- GIVEN INSTRUCTION -
Reproduce the entries shown below only from the line with "return untrimmed.common(kept).removeSplitter()" down to the line with "depsgraph = bpy.context.evaluated_depsgraph_get()", keeping both end lines and copying each one exactly.

━━━━━ AVAILABLE DATA

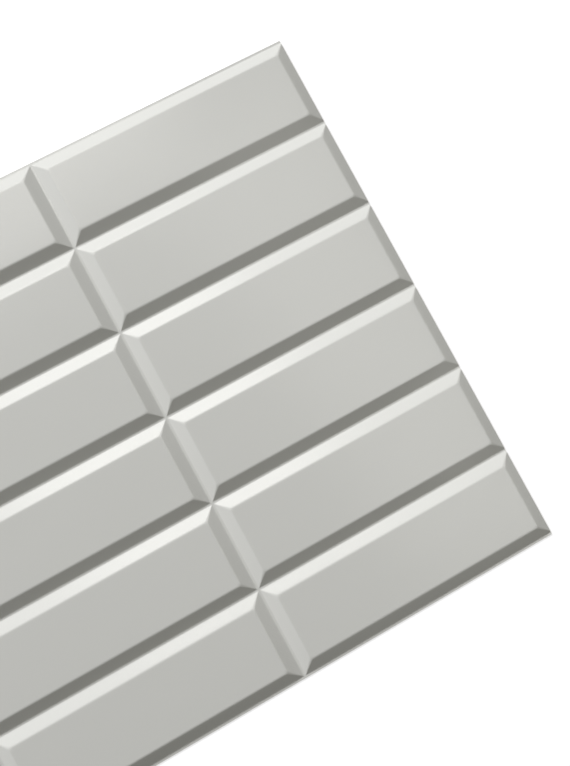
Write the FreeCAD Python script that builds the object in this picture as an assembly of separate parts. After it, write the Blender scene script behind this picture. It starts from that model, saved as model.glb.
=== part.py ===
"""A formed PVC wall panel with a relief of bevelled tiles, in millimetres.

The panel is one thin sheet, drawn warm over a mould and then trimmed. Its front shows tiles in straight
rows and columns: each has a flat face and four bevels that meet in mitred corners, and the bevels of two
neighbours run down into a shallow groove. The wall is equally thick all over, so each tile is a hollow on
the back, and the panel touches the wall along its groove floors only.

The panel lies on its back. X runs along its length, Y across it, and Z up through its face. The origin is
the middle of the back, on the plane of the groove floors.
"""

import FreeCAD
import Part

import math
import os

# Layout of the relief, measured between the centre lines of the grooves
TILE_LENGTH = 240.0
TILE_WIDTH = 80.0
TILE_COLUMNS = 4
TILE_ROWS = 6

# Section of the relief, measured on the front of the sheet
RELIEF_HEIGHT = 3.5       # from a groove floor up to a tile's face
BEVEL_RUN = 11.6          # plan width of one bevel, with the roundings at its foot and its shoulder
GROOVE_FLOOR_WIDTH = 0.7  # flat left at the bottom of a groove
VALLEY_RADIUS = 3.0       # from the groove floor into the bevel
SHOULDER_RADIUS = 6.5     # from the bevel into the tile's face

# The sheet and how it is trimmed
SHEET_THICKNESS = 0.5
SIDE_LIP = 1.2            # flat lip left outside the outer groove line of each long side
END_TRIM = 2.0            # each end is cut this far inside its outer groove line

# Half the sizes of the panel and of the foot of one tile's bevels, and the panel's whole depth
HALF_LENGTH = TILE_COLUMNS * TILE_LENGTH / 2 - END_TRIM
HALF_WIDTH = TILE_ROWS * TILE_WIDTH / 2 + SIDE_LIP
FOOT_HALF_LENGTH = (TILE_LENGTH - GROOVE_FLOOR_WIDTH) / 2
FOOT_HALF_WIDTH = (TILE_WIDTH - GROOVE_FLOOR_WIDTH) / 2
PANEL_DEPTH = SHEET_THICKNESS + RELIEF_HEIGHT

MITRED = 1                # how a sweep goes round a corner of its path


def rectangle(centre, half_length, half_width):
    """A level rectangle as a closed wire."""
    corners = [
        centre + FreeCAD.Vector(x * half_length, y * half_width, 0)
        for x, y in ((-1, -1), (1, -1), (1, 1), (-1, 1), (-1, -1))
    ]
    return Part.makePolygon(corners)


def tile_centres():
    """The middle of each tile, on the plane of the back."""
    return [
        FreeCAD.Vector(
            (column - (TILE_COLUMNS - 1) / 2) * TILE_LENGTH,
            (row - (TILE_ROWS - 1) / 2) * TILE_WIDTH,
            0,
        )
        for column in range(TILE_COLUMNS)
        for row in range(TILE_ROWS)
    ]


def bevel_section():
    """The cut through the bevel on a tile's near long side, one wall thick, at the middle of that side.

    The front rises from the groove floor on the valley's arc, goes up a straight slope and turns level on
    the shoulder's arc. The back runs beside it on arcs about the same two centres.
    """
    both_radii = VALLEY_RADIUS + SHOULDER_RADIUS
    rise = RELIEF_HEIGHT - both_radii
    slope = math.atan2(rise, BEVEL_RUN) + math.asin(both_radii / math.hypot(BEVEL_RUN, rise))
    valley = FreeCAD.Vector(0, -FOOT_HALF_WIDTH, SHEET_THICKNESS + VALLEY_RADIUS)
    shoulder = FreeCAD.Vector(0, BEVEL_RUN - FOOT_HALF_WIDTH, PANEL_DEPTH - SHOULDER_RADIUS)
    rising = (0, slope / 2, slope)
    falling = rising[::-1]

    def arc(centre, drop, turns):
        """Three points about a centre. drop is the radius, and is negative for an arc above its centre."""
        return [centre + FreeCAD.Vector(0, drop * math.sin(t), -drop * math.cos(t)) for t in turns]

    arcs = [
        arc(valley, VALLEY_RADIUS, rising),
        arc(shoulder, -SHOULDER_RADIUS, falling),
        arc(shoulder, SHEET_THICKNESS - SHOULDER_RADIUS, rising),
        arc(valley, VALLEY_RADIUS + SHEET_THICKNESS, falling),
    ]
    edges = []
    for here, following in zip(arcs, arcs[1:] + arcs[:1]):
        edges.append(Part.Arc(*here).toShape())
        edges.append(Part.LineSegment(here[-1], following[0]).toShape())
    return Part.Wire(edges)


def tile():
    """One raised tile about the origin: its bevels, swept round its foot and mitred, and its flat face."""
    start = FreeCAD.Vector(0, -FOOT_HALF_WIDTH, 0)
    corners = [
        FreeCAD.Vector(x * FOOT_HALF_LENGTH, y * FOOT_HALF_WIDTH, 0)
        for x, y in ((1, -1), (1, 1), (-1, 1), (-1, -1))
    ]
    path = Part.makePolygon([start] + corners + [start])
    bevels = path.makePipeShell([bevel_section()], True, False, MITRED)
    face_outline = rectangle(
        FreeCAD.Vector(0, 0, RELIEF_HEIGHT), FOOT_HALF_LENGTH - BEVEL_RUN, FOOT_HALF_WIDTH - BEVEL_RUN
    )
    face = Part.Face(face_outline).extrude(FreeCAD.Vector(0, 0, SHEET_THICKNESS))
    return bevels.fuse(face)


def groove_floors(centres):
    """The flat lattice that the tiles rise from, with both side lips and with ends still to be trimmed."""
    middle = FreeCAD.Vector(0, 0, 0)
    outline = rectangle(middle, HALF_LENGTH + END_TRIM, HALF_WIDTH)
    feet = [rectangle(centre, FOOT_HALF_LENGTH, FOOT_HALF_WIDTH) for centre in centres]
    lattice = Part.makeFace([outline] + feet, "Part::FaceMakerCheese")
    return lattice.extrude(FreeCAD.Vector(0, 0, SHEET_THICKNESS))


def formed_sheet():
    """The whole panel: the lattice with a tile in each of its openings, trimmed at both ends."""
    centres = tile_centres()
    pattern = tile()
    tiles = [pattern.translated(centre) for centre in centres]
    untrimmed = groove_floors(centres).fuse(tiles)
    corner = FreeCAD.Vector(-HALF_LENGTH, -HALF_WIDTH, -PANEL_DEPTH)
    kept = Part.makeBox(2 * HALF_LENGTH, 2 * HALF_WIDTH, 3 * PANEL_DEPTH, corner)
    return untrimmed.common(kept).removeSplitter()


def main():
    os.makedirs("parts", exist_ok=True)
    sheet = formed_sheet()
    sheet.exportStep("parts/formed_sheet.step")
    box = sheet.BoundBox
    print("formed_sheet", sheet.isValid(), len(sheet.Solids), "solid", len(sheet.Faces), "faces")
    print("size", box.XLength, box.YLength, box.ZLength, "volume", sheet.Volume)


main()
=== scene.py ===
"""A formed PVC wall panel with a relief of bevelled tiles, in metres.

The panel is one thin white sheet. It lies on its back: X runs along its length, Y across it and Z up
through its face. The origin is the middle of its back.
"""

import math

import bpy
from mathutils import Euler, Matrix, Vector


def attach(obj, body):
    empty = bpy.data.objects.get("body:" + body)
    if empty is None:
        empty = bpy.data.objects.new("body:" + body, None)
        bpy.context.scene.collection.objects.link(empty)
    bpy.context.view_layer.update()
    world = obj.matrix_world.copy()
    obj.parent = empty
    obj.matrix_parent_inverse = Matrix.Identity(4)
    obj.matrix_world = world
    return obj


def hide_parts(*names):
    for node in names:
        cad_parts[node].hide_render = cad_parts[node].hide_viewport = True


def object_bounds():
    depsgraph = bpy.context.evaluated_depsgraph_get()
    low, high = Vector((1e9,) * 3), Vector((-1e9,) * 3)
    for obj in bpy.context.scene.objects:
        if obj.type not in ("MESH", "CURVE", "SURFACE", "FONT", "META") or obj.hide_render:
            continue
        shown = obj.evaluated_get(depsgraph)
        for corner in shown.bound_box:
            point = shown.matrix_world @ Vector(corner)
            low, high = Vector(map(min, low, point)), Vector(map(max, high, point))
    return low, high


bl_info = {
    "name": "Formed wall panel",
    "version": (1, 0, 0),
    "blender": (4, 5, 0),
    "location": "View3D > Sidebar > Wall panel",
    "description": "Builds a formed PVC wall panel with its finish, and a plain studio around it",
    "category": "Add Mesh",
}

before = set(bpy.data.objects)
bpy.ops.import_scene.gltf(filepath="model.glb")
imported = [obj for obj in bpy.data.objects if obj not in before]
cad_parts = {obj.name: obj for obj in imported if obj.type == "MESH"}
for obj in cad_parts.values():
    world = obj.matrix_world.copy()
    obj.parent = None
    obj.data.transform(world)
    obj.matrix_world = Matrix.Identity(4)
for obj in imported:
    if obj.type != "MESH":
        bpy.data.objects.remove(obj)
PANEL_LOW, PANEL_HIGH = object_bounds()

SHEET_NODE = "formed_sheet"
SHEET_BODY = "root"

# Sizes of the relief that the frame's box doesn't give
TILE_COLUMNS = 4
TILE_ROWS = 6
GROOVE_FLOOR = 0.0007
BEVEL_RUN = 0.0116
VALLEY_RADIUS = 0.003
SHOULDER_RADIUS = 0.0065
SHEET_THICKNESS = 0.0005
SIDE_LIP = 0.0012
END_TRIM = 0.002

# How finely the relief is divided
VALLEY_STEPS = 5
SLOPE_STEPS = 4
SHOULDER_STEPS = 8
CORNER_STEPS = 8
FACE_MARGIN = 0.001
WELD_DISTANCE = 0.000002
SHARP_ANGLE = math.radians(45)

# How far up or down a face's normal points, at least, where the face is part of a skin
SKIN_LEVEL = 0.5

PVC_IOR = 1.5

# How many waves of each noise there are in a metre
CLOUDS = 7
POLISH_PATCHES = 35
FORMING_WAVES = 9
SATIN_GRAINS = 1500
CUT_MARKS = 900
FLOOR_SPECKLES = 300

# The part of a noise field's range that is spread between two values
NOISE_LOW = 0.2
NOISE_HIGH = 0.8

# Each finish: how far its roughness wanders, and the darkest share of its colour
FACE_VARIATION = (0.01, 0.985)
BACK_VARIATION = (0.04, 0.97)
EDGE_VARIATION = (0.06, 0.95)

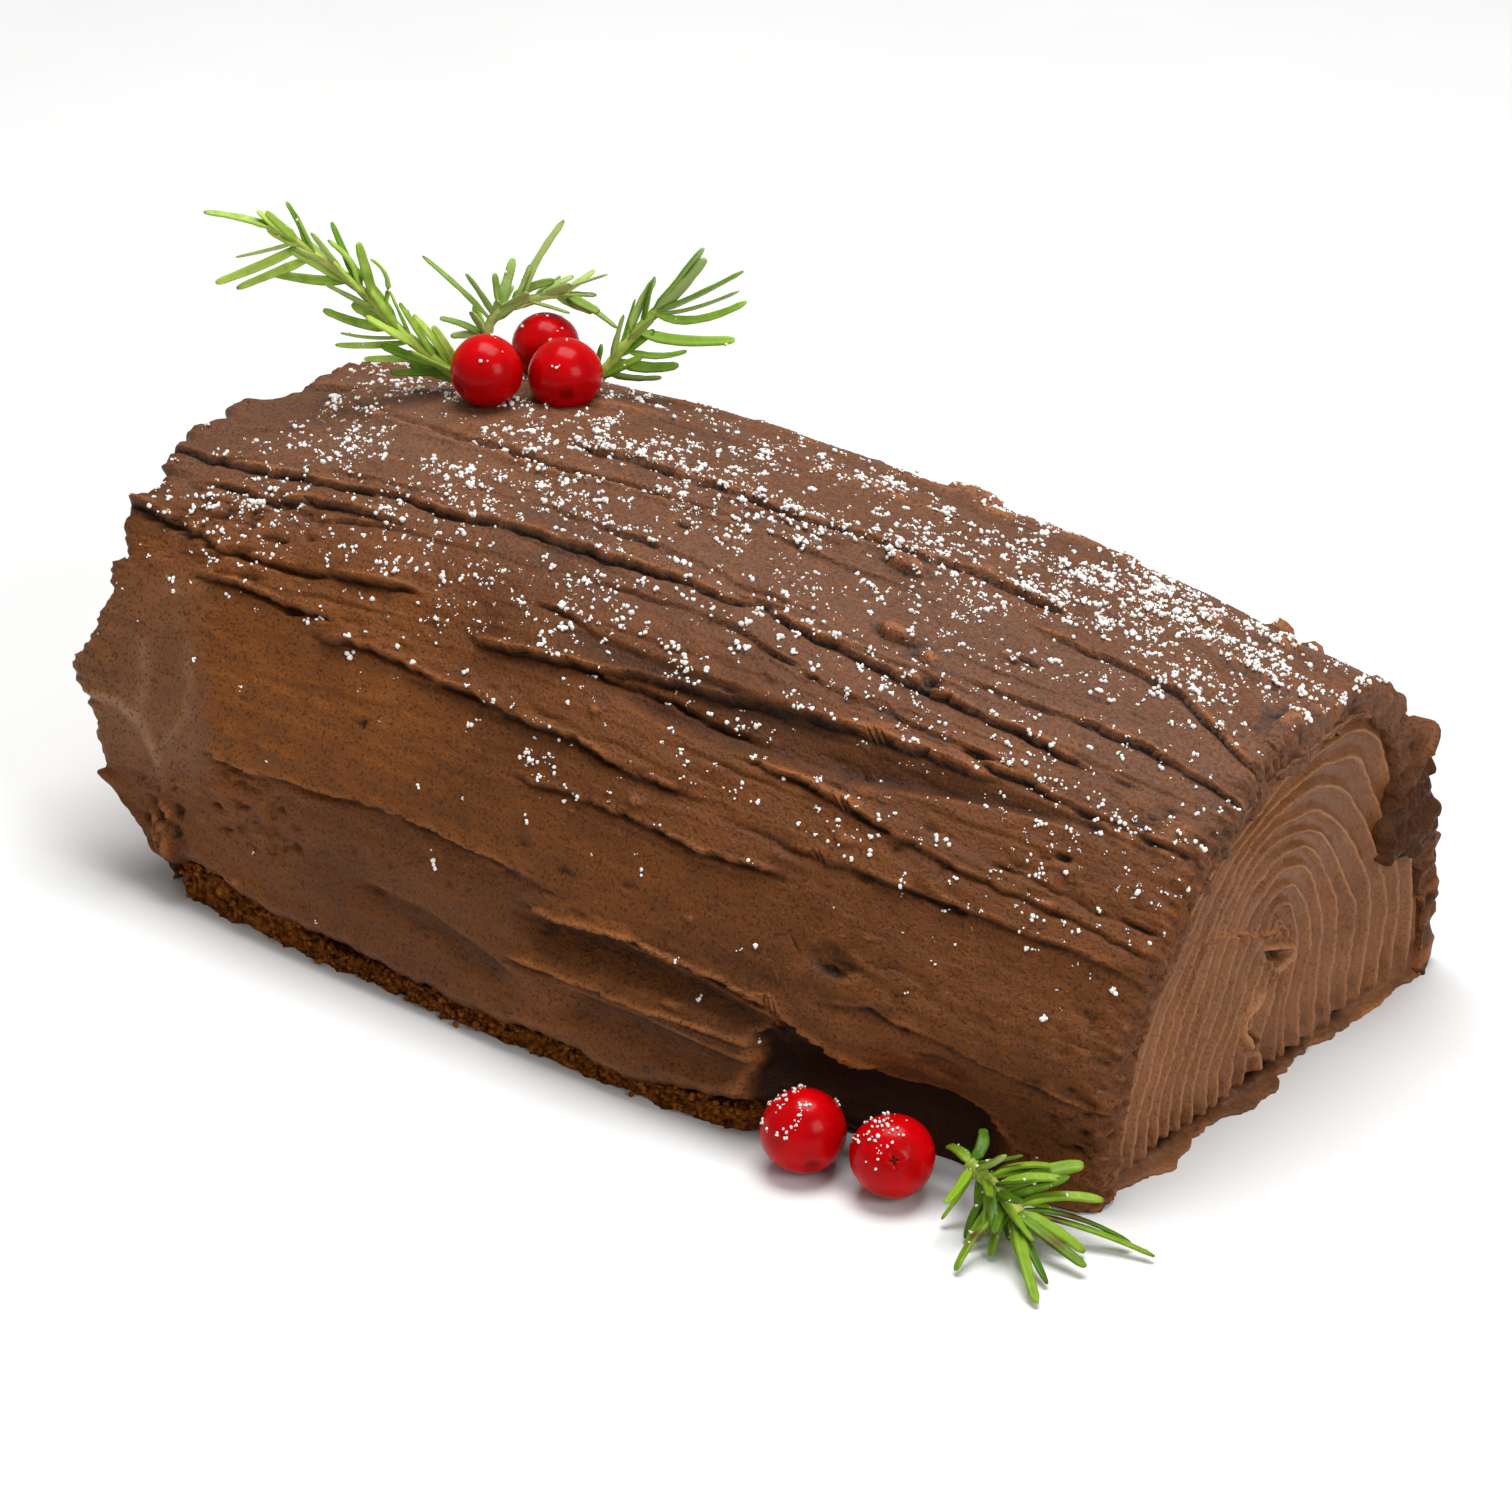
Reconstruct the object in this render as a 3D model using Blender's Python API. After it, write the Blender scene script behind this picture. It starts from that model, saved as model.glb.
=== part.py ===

━━━━━━━━━━

- RESULT FOR THIS EXERCISE -
    return untrimmed.common(kept).removeSplitter()


def main():
    os.makedirs("parts", exist_ok=True)
    sheet = formed_sheet()
    sheet.exportStep("parts/formed_sheet.step")
    box = sheet.BoundBox
    print("formed_sheet", sheet.isValid(), len(sheet.Solids), "solid", len(sheet.Faces), "faces")
    print("size", box.XLength, box.YLength, box.ZLength, "volume", sheet.Volume)


main()
=== scene.py ===
"""A formed PVC wall panel with a relief of bevelled tiles, in metres.

The panel is one thin white sheet. It lies on its back: X runs along its length, Y across it and Z up
through its face. The origin is the middle of its back.
"""

import math

import bpy
from mathutils import Euler, Matrix, Vector


def attach(obj, body):
    empty = bpy.data.objects.get("body:" + body)
    if empty is None:
        empty = bpy.data.objects.new("body:" + body, None)
        bpy.context.scene.collection.objects.link(empty)
    bpy.context.view_layer.update()
    world = obj.matrix_world.copy()
    obj.parent = empty
    obj.matrix_parent_inverse = Matrix.Identity(4)
    obj.matrix_world = world
    return obj


def hide_parts(*names):
    for node in names:
        cad_parts[node].hide_render = cad_parts[node].hide_viewport = True


def object_bounds():
    depsgraph = bpy.context.evaluated_depsgraph_get()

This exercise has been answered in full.